Поэтому мы и попросили Лёшу Кручковского подготовить эту фотосерию. Ведь фотографии способны дополнить и «оживить» наши текстовые, пластилиновые представления и понятия, позволяют перестроить восприятие, работу памяти и воображения. И неспроста на этих фото показана и безмятежность светлых пейзажей, и мрак смерти, и ветхие предметы быта, и атрибуты современного урбанизма. Так же как неспроста мы видим здесь и молодых, и старых людей, ведь они неразрывно связаны, о чём пишет, например, Мария Степанова в «Памяти памяти»: «Счастьем было добраться наконец до маленького альбома, где была моя маленькая мама — насупленная в эвакуационном Ялуторовске, с куклой в подмосковном Нахабине, в матроске и с флажками в детском саду. Это был масштаб, мне доступный и соразмерный; в некотором смысле для него всё и затевалось — увидеть эту детскую маму, надутую, напуганную, бегущую со всех ног по какой-то забытой годы назад глиняной дорожке, значило оказаться на территории новой, опережающей близости, где я была старше и могла её приголубить и пожалеть».

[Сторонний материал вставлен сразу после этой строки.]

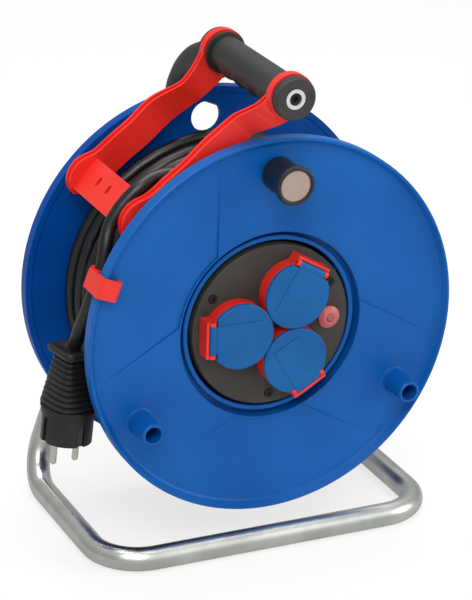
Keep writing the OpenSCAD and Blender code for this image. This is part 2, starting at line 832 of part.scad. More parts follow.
// Places what is drawn for one socket: +Z to the front, +X to its hinge
module on_socket(i) {
    on_drum() at_polar(socket_at, socket_angles[i]) children();
}

module socket_dish() {
    color("#3b3b3a") on_drum() difference() {
        union() {
            rotate_extrude() polygon([[0, dish_z - dish_t],
                [dish_r - 2, dish_z - dish_t], [dish_r - 2, dish_z - dish_skirt],
                [dish_r, dish_z - dish_skirt], [dish_r, dish_z - 0.8],
                [dish_r - 0.8, dish_z], [0, dish_z]]);
        }
        for (a = socket_angles) at_polar(socket_at, a)
            disc(insert_r + snug, dish_z - dish_t - eps, dish_z + eps);
        for (a = dish_screw_angles) at_polar(dish_screw_at, a) {
            disc(dish_screw_d / 2 + snug, dish_z - dish_t - eps, dish_z + eps);
            disc(3.4 + snug, dish_z - 1.2, dish_z + eps);
        }
        at_polar(reset_at, 0)
            disc(reset_r - 1.5, dish_z - dish_t - eps, dish_z + eps);
    }
}

module dish_screws() {
    color("black") on_drum() for (a = dish_screw_angles)
        at_polar(dish_screw_at, a) difference() {
            union() {
                disc(dish_screw_d / 2, dish_z - dish_t - 11, dish_z - 1.2);
                disc(3.4, dish_z - 1.2, dish_z + 0.8);
            }
            for (b = [0, 90]) rotate([0, 0, b])
                translate([-2, -0.4, dish_z]) cube([4, 0.8, 2]);
        }
}

// Collar round a plug recess, with a hinge yoke on its outer side
module socket_frame(i) {
    color("#e0251f") on_socket(i) difference() {
        union() {
            disc(collar_r, dish_z, collar_z);
            translate([insert_r - 5, -ear_in - ear_w, dish_z])
                cube([bar_out - insert_r + 5, 2 * (ear_in + ear_w),
                    hinge_z - hinge_r - seat - dish_z]);
            translate([bar_out - 2, -ear_in - ear_w, dish_z])
                cube([2, 2 * (ear_in + ear_w), hinge_z + 0.6 - dish_z]);
            for (s = [-1, 1]) translate([0, s * (ear_in + ear_w / 2), 0])
                rotate([90, 0, 0]) translate([0, 0, -ear_w / 2]) {
                    translate([hinge_at, hinge_z, 0])
                        cylinder(r = hinge_r + 0.2, h = ear_w);
                    translate([hinge_at - hinge_r - 0.2, dish_z, 0])
                        cube([bar_out - hinge_at + hinge_r + 0.2,
                            hinge_z - dish_z, ear_w]);
                }
        }
        disc(insert_r + snug, dish_z - eps, collar_z + eps);
        translate([insert_r - 7, -ear_in, hinge_z - hinge_r - seat])
            cube([bar_out - 2 - insert_r + 7, 2 * ear_in, 20]);
        translate([hinge_at, 0, hinge_z]) rotate([90, 0, 0])
            translate([0, 0, -tab_w]) cylinder(r = hinge_pin_d / 2 + 0.02,
                h = 2 * tab_w);
    }
}

module socket_frame_a() { socket_frame(0); }
module socket_frame_b() { socket_frame(1); }
module socket_frame_c() { socket_frame(2); }

insert_top = hinge_z - hinge_r - seat;

// Recessed plug seat with two pin holes and two guide ribs
module socket_insert(i) {
    color("#262626") on_socket(i) difference() {
        union() {
            ring(insert_r, recess_r, recess_z - 0.1, insert_top);
            disc(insert_r, recess_z - 12, recess_z);
            for (a = [90, 270]) at_polar(recess_r - 1.6, a)
                translate([0, -2, recess_z - 1]) cube([2, 4, insert_top - recess_z - 2]);
        }
        for (s = [-1, 1]) translate([0, s * pin_pitch / 2, 0])
            disc(pin_d / 2 + 0.3, recess_z - 10, recess_z + eps);
    }
}

module socket_insert_a() { socket_insert(0); }
module socket_insert_b() { socket_insert(1); }
module socket_insert_c() { socket_insert(2); }

// Two sprung earth strips at the sides of each recess
module earth_clips() {
    color("silver") for (i = [0 : 2]) on_socket(i) for (a = [0, 180])
        at_polar(recess_r - 1.5, a) {
            translate([0.3, -2.2, recess_z]) cube([1, 4.4, 11]);
            translate([-0.6, -2.2, recess_z + 4]) cube([1.2, 4.4, 4]);
        }
}

module hinge_pins() {
    color("silver") for (i = [0 : 2]) on_socket(i)
        translate([hinge_at, 0, hinge_z]) rotate([90, 0, 0])
            translate([0, 0, -ear_in - ear_w])
                cylinder(r = hinge_pin_d / 2, h = 2 * (ear_in + ear_w));
}

// Round lid with a hinge barrel, a raised strip and a sealing ring below
module lid(i) {
    top = lid_z + lid_t;
    color("#0d5cad") on_socket(i) difference() {
        union() {
            difference() {
                union() {
                    disc(lid_r, lid_z, top - 0.5);
                    translate([0, 0, top - 0.5])
                        cylinder(r1 = lid_r, r2 = lid_r - 0.8, h = 0.5);
                    ring(recess_r - 0.6, recess_r - 2, lid_z - 1.4, lid_z + 1);
                }
                translate([hinge_at - hinge_r - 0.8, -lid_r, lid_z - eps])
                    cube([lid_r, 2 * lid_r, lid_t + 1]);
            }
            translate([hinge_at, 0, hinge_z]) rotate([90, 0, 0])
                translate([0, 0, -tab_w / 2]) cylinder(r = hinge_r, h = tab_w);
            translate([hinge_at - hinge_r - 1, -tab_w / 2, hinge_z])
                cube([hinge_r + 1, tab_w, top - hinge_z]);
            translate([-lid_r + 9, -tab_w / 2, top - 0.5])
                cube([lid_r + hinge_at - hinge_r - 9, tab_w, 0.9]);
        }
        disc(recess_r - 2, lid_z - 2, lid_z + 1);
        translate([hinge_at, 0, hinge_z]) rotate([90, 0, 0])
            translate([0, 0, -tab_w]) cylinder(r = hinge_pin_d / 2 + 0.08,
                h = 2 * tab_w);
    }
}

module lid_a() { lid(0); }
module lid_b() { lid(1); }
module lid_c() { lid(2); }

// ---- Overload switch ----

module reset_cover() {
    color("#e06a74") on_drum() at_polar(reset_at, 0) difference() {
        union() {
            disc(reset_r, dish_z, dish_z + 2);
            translate([0, 0, dish_z + 2])
                cylinder(r1 = reset_r, r2 = reset_r - 3.4, h = 2.4);
        }
        disc(reset_d / 2 + seat, dish_z - eps, dish_z + 5);
        translate([0, 0, dish_z - eps]) cylinder(r1 = reset_r - 1.6,
            r2 = reset_r - 4.4, h = 3);
    }
}

module reset_button() {
    color("#9c3c48") on_drum() at_polar(reset_at, 0) {
        disc(reset_d / 2, dish_z - dish_t, dish_z + 4.6);
        translate([0, 0, dish_z + 4.6])
            cylinder(r1 = reset_d / 2, r2 = reset_d / 2 - 1, h = 0.8);
        disc(reset_d / 2 + 1, dish_z - dish_t - 1.2, dish_z - dish_t + 1);
    }
}

module breaker() {
    z = dish_z - dish_t;
    color("#262626") on_drum() at_polar(reset_at, 0) difference() {
        disc(reset_r + 1.5, z - 20, z);
        disc(reset_d / 2 + 1 + seat, z - reset_travel - 2, z + eps);
    }
}

// ---- Winding knob ----

module knob_spindle() {
    color("silver") on_drum() at_polar(knob_at, knob_angle) {
        disc(2.5, inner_z + seat + snug, face_z + 2);
        disc(4, face_z + 2, knob_end - 5.5);
        disc(6.5, knob_end - 5.5, knob_end - 3);
    }
}

// Round hollow-fronted knob that spins on the spindle
module knob() {
    b = knob_d / 2;
    r = knob_end_d / 2;
    z = face_z + 2 + seat;
    color("#232427") on_drum() at_polar(knob_at, knob_angle)
        rotate_extrude() polygon([[4.06, z], [b - 0.8, z], [b, z + 0.8],
            [b, lip_z + 6], [b + 0.3, knob_end - 12], [b + 0.9, knob_end - 8],
            [r - 0.4, knob_end - 4.5], [r, knob_end - 3.2],
            [r, knob_end - 1.6], [r - 0.5, knob_end - 0.5],
            [r - 1.6, knob_end], [r - 3.2, knob_end - 0.6],
            [r - 3.2, knob_end - 2.4], [7, knob_end - 2.4],
            [7, knob_end - 5.8], [4.06, knob_end - 5.8]]);
}

module knob_disc() {
    color("#d8d2c4") on_drum() at_polar(knob_at, knob_angle)
        disc(knob_end_d / 2 - 3.2 - snug, knob_end - 2.4, knob_end - 1.2);
}

foot_tube();
hub_bracket();
shoulder();
bracket_screws();
axle();
axle_nut();
axle_washer();
axle_screw();
grip_tube();
grip();
grip_cap();
grip_ferrule();
grip_screw();
cable_guide();
cable_clip();
free_cord();
plug_boot();
plug_body();
plug_pins();
plug_earth();
front_flange();
rear_flange();
core_barrel();
core_screws();
bearing_bush();
wound_cord();
cord_gland();
socket_dish();
dish_screws();
socket_frame_a();
socket_frame_b();
socket_frame_c();
socket_insert_a();
socket_insert_b();
socket_insert_c();
earth_clips();
hinge_pins();
lid_a();
lid_b();
lid_c();
reset_cover();
reset_button();
breaker();
knob_spindle();
knob();
knob_disc();
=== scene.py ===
"""A cord reel on its tube stand, dressed for a studio view."""

import math

import bmesh
import bpy
from mathutils import Matrix, Vector


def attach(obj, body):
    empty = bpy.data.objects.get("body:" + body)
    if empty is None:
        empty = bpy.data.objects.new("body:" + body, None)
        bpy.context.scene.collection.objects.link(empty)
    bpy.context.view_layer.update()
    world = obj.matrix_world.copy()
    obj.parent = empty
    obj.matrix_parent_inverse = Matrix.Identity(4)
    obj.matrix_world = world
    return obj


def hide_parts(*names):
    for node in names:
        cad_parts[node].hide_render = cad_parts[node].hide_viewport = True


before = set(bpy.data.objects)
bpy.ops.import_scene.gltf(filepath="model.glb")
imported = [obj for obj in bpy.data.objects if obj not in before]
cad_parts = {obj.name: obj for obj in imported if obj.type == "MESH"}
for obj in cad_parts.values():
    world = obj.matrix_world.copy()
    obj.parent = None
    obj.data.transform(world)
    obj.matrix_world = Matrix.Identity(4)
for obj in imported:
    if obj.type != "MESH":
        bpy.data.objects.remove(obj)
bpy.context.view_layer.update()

# ---- Studio ----
# A white sweep of paper under three soft lamps, with a long lens above the reel and two
# metres back. The paper stays white in the view and still takes the reel's soft shadow.

DRUM_MIDDLE, AXLE_HEIGHT = -9.75, 174.0
VIEW_AZIMUTH, VIEW_ELEVATION, VIEW_ROLL = map(math.radians, (-25.175, 22.133, 1.565))
VIEW_DISTANCE, VIEW_AIM = 2.0289, (0.946, 0, -4.518)
FOCAL_PIXELS, PICTURE_PIXELS, SENSOR = 2703.3, 600, 36
PAPER_HALF_SIDE = 9


def at(x, forward, height):
    """A point given in millimetres from the drum's centre, with forward towards the sockets."""
    return Vector((x / 1000, (DRUM_MIDDLE - forward) / 1000, (AXLE_HEIGHT + height) / 1000))


def paint(red, green, blue):
    """A colour's strength in light, from its usual 0 to 255 values."""
    return tuple(
        c / 12.92 if c <= 0.04045 else ((c + 0.055) / 1.055) ** 2.4
        for c in (v / 255 for v in (red, green, blue))
    ) + (1.0,)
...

Эти фото сделаны на разные камеры, в разное время, и мы сознательно не стали подгонять их под один формат — есть ощущение, что всё должно быть именно так: чередование чёрно-белого и цветного, архаично-плёночного и цифрового, небрежного и тщательно выстроенного, сказанного громко и прямо и зашифрованного в едва ощутимых эфирных помехах. Какие-то работы Лёша специально готовил для этой серии, что-то было извлечено из архивов (некоторые фото вы даже могли видеть в качестве иллюстраций к другим нашим материалам, но это, возможно, даже придаёт серии дополнительные оттенки).
Таким образом, эта серия продолжает наш затянувшийся и, наверное, безнадёжный разговор о смерти, о видимом и скрытом, о практиках, которые сложно назвать практиками — о том, что нас окружает и находится, казалось бы, на расстоянии вытянутой руки. Но рука эта тянется сквозь становящееся вдруг вязким время, истончаясь, теряя силы, и, кажется, так и не может, увы, ни за что ухватиться.
А закончить это вступление хотелось бы коротким рассказом «Эпилог» Виктора Сосноры:
В 12 лет я выпил рюмки веселья, до дна. Алк. отравление, рвота, ломота и т. д., икота. Отец сказал бабушке:
— Скажи ему.
Бабушка сказала:
— Видно, возраст сейчас другой у него. Пей с живыми, залейся, но не пей с мертвыми.
Я не понял.
— Как можно с мертвыми? — я не понимаю.
— Еще как можно, — сказала бабушка. — В основном-то с мертвыми ведь и пьют. Не пей, ты. Выпьешь рюмку — пройдет сто лет. Выпьешь вторую — пройдет еще сто. Выпьешь третью — и еще. Выйдешь на улицу, а уж триста лет — нет. Никто не узнает, не то время.
Я думал — пугают; ребенка.
Прошло 37 лет, после тех двенадцати.
Мне 49. Я уже 5 лет не пью с живыми, не пью ни с кем, не пью ничего винного.
Отец мой в последние 5 лет пил, и только с мертвыми; и прошло ему 500 лет, он пал, осунулся, одни зубы, каковые имел — чистил солью! Но он забыл мир вокруг, его невзлюбили, и он ушел к своим. К тем, с кем он воевал в беспрерывных атаках, в белых рубахах. И бабушка моя Юлия Иоганновна ушла к своим, к тем, тевтонам. Но она не пила и ушла в трезвой памяти, рано утром, молодой.
Отец ушел в 51, бабушка в 61.
Я запомнил; советы.
Уходят други-круги.
Ушла моя жена М., в 40 лет. Она много пила с мертвыми, она уж и не узнавала этого света. Я и этих, и это запомнил. И я перестал пить, начисто.
Два года я ходил слепым и на век оглох.
Но не пью.
Не пью я вино, но тянет выпить с мертвыми. Вот допишу я книгу о мертвых и выпью с каждым по рюмке, и пройдет млн лет, и ничего уж не будет. А буду я сидеть у окна и пить рюмку за рюмкой, пока не уйду к своим, в этой книге мною перечисленным.